Lou spent much of her childhood in care. Her mother was a victim of domestic violence and at 15 she too, took up with a violent partner enduring abuse for 26 years.

By the time she ended up on the programme, her three children were on a child protection register and about to be removed. They weren’t attending school and the police were regularly called to the house. A house which – according to Lou’s outreach worker, Vinette Gopaul, was absolutely filthy.

The help offered by the programme is all encompassing. Vinette started with helping to show Lou how to clean the house properly. She’d come first thing in the morning to make sure the children were washed, fed and got off to school. She’d often be back in the evening to teach Lou how to cook a family meal. All the very basics to many but if you’ve never seen it done – why would you know how to do it?

And Lou has been rewarded by things she’d never seen before either.

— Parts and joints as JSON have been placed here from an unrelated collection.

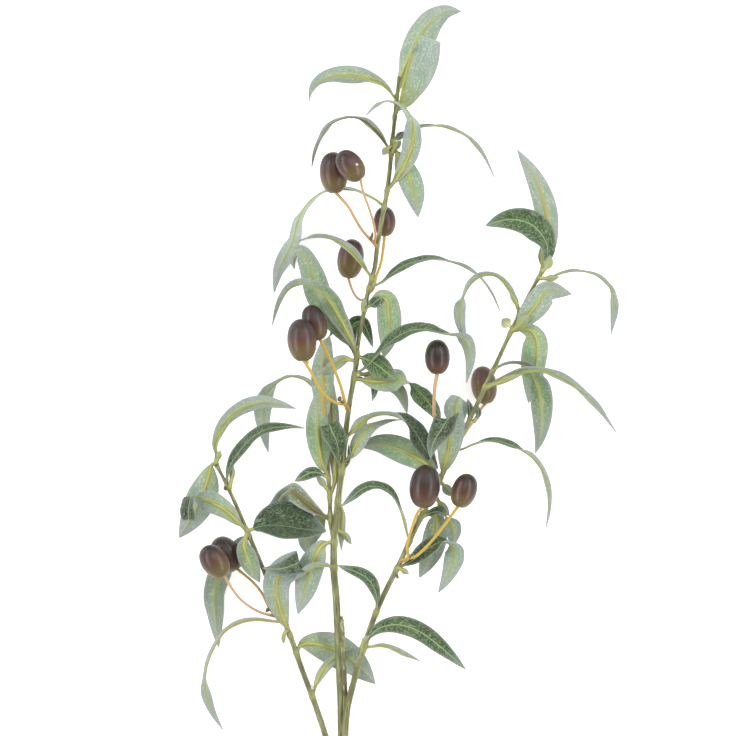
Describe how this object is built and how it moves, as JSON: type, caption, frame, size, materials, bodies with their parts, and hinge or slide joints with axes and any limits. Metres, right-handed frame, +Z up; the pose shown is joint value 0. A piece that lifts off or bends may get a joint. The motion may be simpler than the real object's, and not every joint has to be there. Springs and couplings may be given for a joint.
{
  "type": "artificial olive branch with fruit",
  "caption": "Three forked leafy olive stems on one cut trunk, laid flat, with dark olives standing on thin orange stalks.",
  "frame": {"origin": "on the surface that the branch lies on, under the middle of its outline", "axes": "+Y along the branch from its cut end to its tip, +Z up from the surface it lies on"},
  "size_m": [0.2645, 0.5488, 0.0688],
  "materials": {
    "foliage": "printed cloth leaves on moulded olive green stems, matt",
    "olive_skin": "dark purple brown moulded skin shading to olive brown at the stalk end, soft satin",
    "stalk": "orange shading to yellow, satin"
  },
  "bodies": {
    "root": {"centre_leafy_stem": "foliage", "left_leafy_stem": "foliage", "right_leafy_stem": "foliage", "olive_01": "olive_skin", "olive_02": "olive_skin", "olive_03": "olive_skin", "olive_04": "olive_skin", "olive_05": "olive_skin", "olive_06": "olive_skin", "olive_07": "olive_skin", "olive_08": "olive_skin", "olive_09": "olive_skin", "olive_10": "olive_skin", "olive_11": "olive_skin", "olive_12": "olive_skin", "stalk_pair_top": "stalk", "stalk_03": "stalk", "stalk_04": "stalk", "stalk_pair_left": "stalk", "stalk_pair_right": "stalk", "stalk_pair_middle": "stalk", "stalk_pair_low": "stalk"}
  },
  "joints": []
}
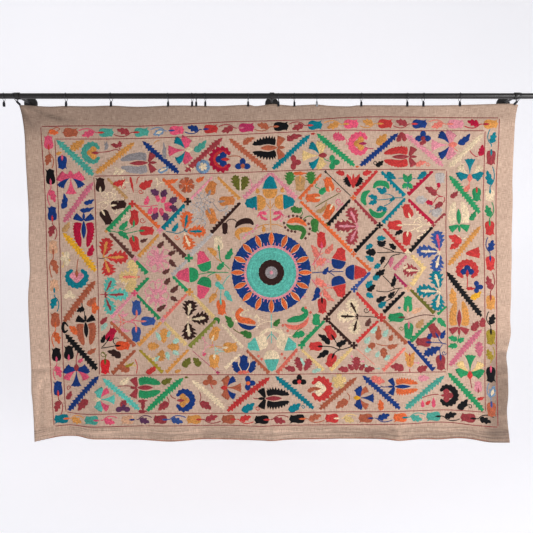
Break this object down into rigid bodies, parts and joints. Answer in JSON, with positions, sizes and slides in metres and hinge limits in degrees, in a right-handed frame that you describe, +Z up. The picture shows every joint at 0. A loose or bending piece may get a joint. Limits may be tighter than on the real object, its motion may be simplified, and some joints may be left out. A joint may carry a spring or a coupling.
{
  "type": "suzani embroidered textile with curtain rod and ring clips",
  "caption": "Embroidered linen wall hanging with motif borders and a round central medallion, hanging by ring clips from a black rod on wall brackets.",
  "frame": {"origin": "centre of the centre bracket's wall plate, on its back face, level with the rod's axis", "axes": "+X along the rod to the viewer's right, +Y into the wall, +Z up"},
  "size_m": [2.5486, 0.1395, 1.592],
  "materials": {
    "linen": "coarse slubbed plain weave with raised multicoloured silk and cotton embroidery",
    "rod_metal": "satin black paint",
    "dark_steel": "dark plated wire",
    "clip_metal": "dark plated spring clip",
    "bright_steel": "bright plated spring clip"
  },
  "bodies": {
    "root": {"cloth": "linen", "rod": "rod_metal", "end_cap_left": "rod_metal", "end_cap_right": "rod_metal", "bracket_left": "rod_metal", "set_screw_left": "dark_steel", "bracket_centre": "rod_metal", "set_screw_centre": "dark_steel", "bracket_right": "rod_metal", "set_screw_right": "dark_steel", "ring_spare": "dark_steel", "clip_spare": "clip_metal", "ring_01": "dark_steel", "clip_01": "clip_metal", "ring_02": "dark_steel", "clip_02": "clip_metal", "ring_03": "dark_steel", "clip_03": "clip_metal", "ring_04": "dark_steel", "clip_04": "clip_metal", "ring_05": "dark_steel", "clip_05": "clip_metal", "ring_06": "dark_steel", "clip_06": "clip_metal", "ring_07": "dark_steel", "clip_07": "clip_metal", "ring_08": "dark_steel", "clip_08": "clip_metal", "ring_09": "dark_steel", "clip_09": "clip_metal", "ring_10": "dark_steel", "clip_10": "clip_metal", "ring_11": "dark_steel", "clip_11": "bright_steel", "ring_12": "dark_steel", "clip_12": "clip_metal", "ring_13": "dark_steel", "clip_13": "clip_metal", "ring_14": "dark_steel", "clip_14": "clip_metal", "ring_15": "dark_steel", "clip_15": "clip_metal", "ring_16": "dark_steel", "clip_16": "clip_metal"}
  },
  "joints": []
}
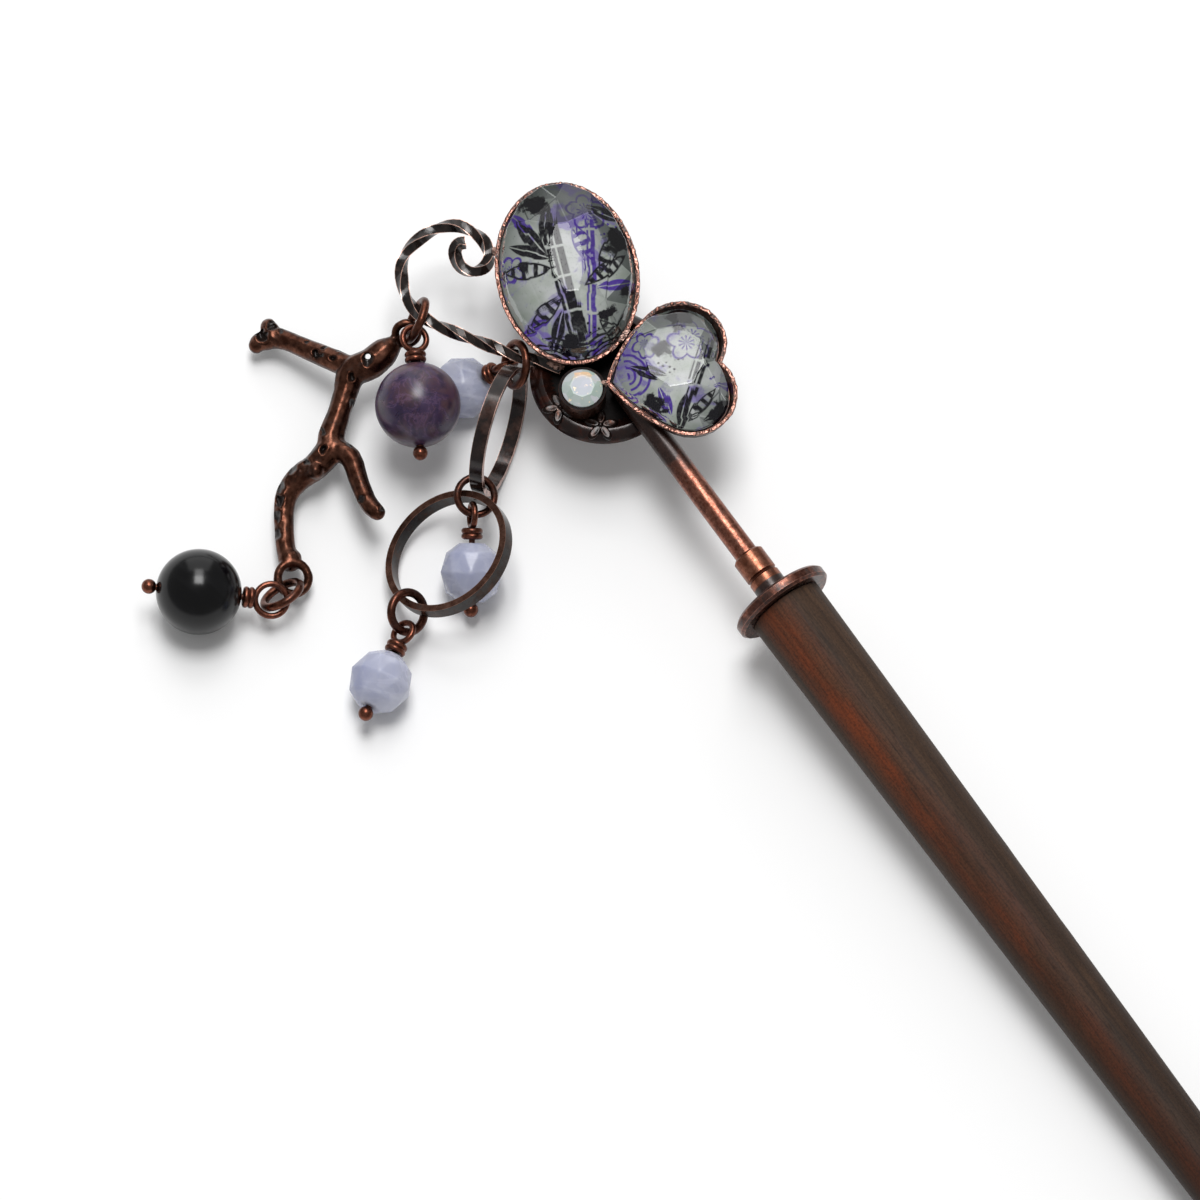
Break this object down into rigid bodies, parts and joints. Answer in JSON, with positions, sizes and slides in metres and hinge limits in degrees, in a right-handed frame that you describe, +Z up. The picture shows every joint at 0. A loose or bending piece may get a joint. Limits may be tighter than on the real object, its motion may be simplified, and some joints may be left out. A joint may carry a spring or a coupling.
{
  "type": "kanzashi hair stick",
  "caption": "Tapered wooden hair stick with a flange, a soldered copper head with faceted oval and heart stones and a wire scroll, and lying drops of beads, hoops and a coral branch.",
  "frame": {"origin": "middle of the bottom of the box round the lying piece, on the surface that it lies on", "axes": "+X along the stick, from head to tip; +Z up from the surface; the drops lie towards -Y"},
  "size_m": [0.1788, 0.058, 0.0147],
  "materials": {
    "dark_wood": "satin oiled dark wood with a reddish streak",
    "antique_copper": "antiqued copper, dark in the hollows and bright on worn edges",
    "dark_copper": "nearly black antiqued copper with worn edges",
    "printed_paper": "printed paper, cream and grey with black and purple",
    "clear_glass": "clear faceted glass",
    "milky_glass": "milky faceted stone with warm glints",
    "purple_stone": "polished dark purple stone with pale and brown veins",
    "black_stone": "polished black stone",
    "blue_stone": "polished pale blue translucent stone, faceted"
  },
  "bodies": {
    "root": {"stick": "dark_wood", "flange": "antique_copper", "collar": "antique_copper", "head_setting": "antique_copper", "oval_print": "printed_paper", "oval_stone": "clear_glass", "heart_print": "printed_paper", "heart_stone": "clear_glass", "opal_stone": "milky_glass", "ring_left": "antique_copper", "coral_branch": "antique_copper", "purple_bead": "purple_stone", "purple_pin": "antique_copper", "charm_ring": "antique_copper", "black_bead": "black_stone", "black_pin": "antique_copper", "ring_right": "antique_copper", "blue_bead_a": "blue_stone", "blue_pin_a": "antique_copper", "hoop_upper": "dark_copper", "hoop_ring": "dark_copper", "blue_bead_b": "blue_stone", "blue_pin_b": "antique_copper", "hoop_lower": "dark_copper", "lower_ring": "dark_copper", "blue_bead_c": "blue_stone", "blue_pin_c": "antique_copper"}
  },
  "joints": []
}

She is surprised and delighted by her children actually listening to her and openly showing her affection. Perhaps the biggest result for her of more than a year on the programme: “The life my children have got now is the life I would have loved.”

So look at Lou and you can see success. Look at her outreach worker, Vinette, from Wandsworth Family Recovery Project, and you can see where much of that success has come from. Straight talking, no nonsense but not judgemental either. Working way beyond nine to five. There for the family on every front.

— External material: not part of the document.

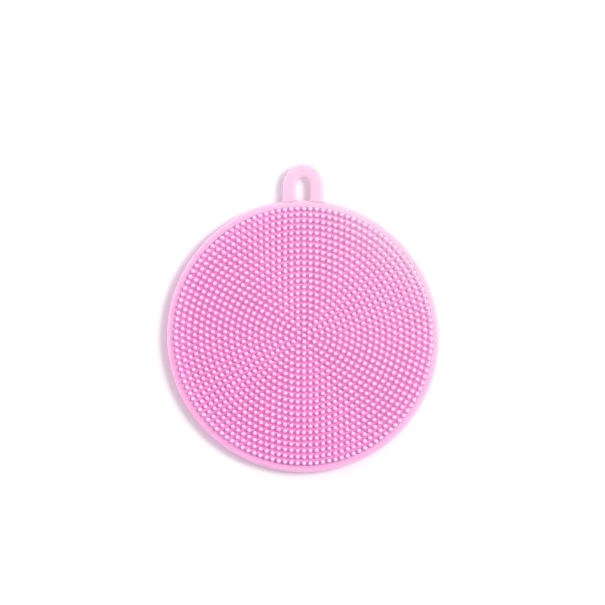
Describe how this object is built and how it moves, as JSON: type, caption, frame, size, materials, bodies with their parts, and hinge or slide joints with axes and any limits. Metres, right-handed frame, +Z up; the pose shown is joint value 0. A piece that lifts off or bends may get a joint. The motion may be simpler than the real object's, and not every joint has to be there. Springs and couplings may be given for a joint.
{
  "type": "silicone cleansing brush pad",
  "caption": "Round flexible silicone cleansing pad with short bristles on both faces, a smooth rim and a flat hang loop.",
  "frame": {"origin": "on the pad's axis, at the tips of the bristles it rests on", "axes": "+Z up, square to the pad; +Y towards the hang loop; +X to the right of it"},
  "size_m": [0.11, 0.1249, 0.0075],
  "materials": {
    "pink_silicone": "satin translucent moulded silicone"
  },
  "bodies": {
    "pad": {"web": "pink_silicone", "rim": "pink_silicone", "front_bristle_centre": "pink_silicone", "front_bristle_ring_01": "pink_silicone", "front_bristle_ring_02": "pink_silicone", "front_bristle_ring_03": "pink_silicone", "front_bristle_ring_04": "pink_silicone", "front_bristle_ring_05": "pink_silicone", "front_bristle_ring_06": "pink_silicone", "front_bristle_ring_07": "pink_silicone", "front_bristle_ring_08": "pink_silicone", "front_bristle_ring_09": "pink_silicone", "front_bristle_ring_10": "pink_silicone", "front_bristle_ring_11": "pink_silicone", "front_bristle_ring_12": "pink_silicone", "front_bristle_ring_13": "pink_silicone", "front_bristle_ring_14": "pink_silicone", "front_bristle_ring_15": "pink_silicone", "front_bristle_ring_16": "pink_silicone", "front_bristle_ring_17": "pink_silicone", "front_bristle_ring_18": "pink_silicone", "front_bristle_ring_19": "pink_silicone", "front_bristle_ring_20": "pink_silicone", "front_bristle_ring_21": "pink_silicone", "back_bristle_centre": "pink_silicone", "back_bristle_ring_01": "pink_silicone", "back_bristle_ring_02": "pink_silicone", "back_bristle_ring_03": "pink_silicone", "back_bristle_ring_04": "pink_silicone", "back_bristle_ring_05": "pink_silicone", "back_bristle_ring_06": "pink_silicone", "back_bristle_ring_07": "pink_silicone", "back_bristle_ring_08": "pink_silicone", "back_bristle_ring_09": "pink_silicone", "back_bristle_ring_10": "pink_silicone", "back_bristle_ring_11": "pink_silicone", "back_bristle_ring_12": "pink_silicone", "back_bristle_ring_13": "pink_silicone", "back_bristle_ring_14": "pink_silicone", "back_bristle_ring_15": "pink_silicone", "back_bristle_ring_16": "pink_silicone", "back_bristle_ring_17": "pink_silicone", "back_bristle_ring_18": "pink_silicone", "back_bristle_ring_19": "pink_silicone", "back_bristle_ring_20": "pink_silicone", "back_bristle_ring_21": "pink_silicone"},
    "loop": {"hang_loop": "pink_silicone"}
  },
  "joints": [
    {"name": "loop_flex", "type": "hinge", "parent": "pad", "child": "loop", "pos_m": [0, 0.05655, 0.00375], "axis": [1, 0, 0], "range_deg": [-60, 60], "stiffness_Nm_per_rad": 0.005}
  ]
}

The Government’s claiming the Troubled Families programme is a working well across the board – so far. Twenty two thousand families “turned around” , half way through the three year term. That means either truanting children back in school, or youth crime down, a parent back in work.

There have some questions about how this is all evaluated. Success is essentially self assessed by the councils in charge of running the programme on the ground – however , Louise Casey, who heads up the programme for government, insists they have a robust monitoring system. Other quibbles have been around the rather arbitrary figure of 120,000 identified for help.

But in truth there’s a strong political consensus around this policy. One Labour source admitted to me , albeit begrudgingly : “This is one thing Eric Pickles’ department is getting right.”

If they continue to get it right this will be a big success for the government but an even bigger triumph for the families – their achievements measured in ways beyond the political.